Mehaul O’Leary gave his perspective, saying “Every year we get this drastic picture. I believe this council is not only capable, but determined. There are many cities in far worse positions, and once we see these cities start going belly-up the state is going to have to realize the damage that it’s doing.”

Council member Clarke finished the full round of comments from the dais stating, “Our citizens demand a high level of services. I think we all found that out when we were walking the precincts. I think our best option is a sales-tax increase, and it would be wise to create a sunset clause [so that the tax increase would have a definable end-date].”

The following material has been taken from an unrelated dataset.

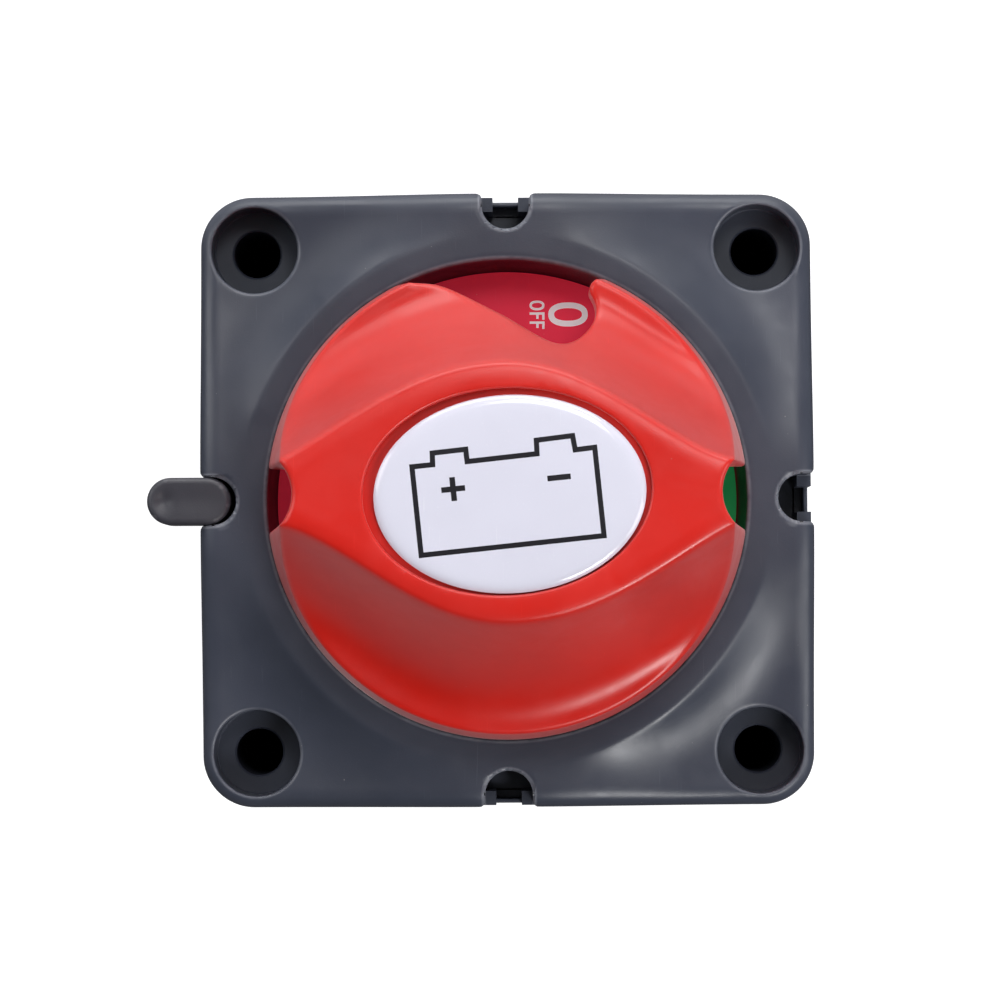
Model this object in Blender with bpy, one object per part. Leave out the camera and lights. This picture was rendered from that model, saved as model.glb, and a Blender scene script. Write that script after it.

Weissman suggested “It’s time to revitalize the Town Hall. It had turned into a gripe session about trash and trees, but we need to engage the community in the revenue process. There are timing issues -in respect to a  town hall- but the public needs to be engaged at the front end.”

So, Public….sales tax increase? Town Hall ? Where do you stand on the financial crisis? Cut the Fire Department or the police? Give up on Parks and Rec or Public Works ? Comments post, so your Town Hall starts here …..

 

 

 

Ting Internet is in Culver City!

2 Comments

  1. I have no problem with paying (somewhat) higher property taxes to support my hometown!

  2. The general fund is not the problem….the high paid supervisors at the police department and retirement package for public safety is the problem. Try putting the plain clothes detectives on the streets and many cities have gone to cilivian investigators, property managers, etc. You don’t have to be sworn to investigate! The only exception I can see is perhaps Murder Cases. Maybe this city should look into that and quit being scared to speak up and take actions with Public Safety Departments.

    Raising taxes is one stupid idea as there are alot of elderly people and people just trying to get by. Property taxes, utility taxes, etc are already too high in this city.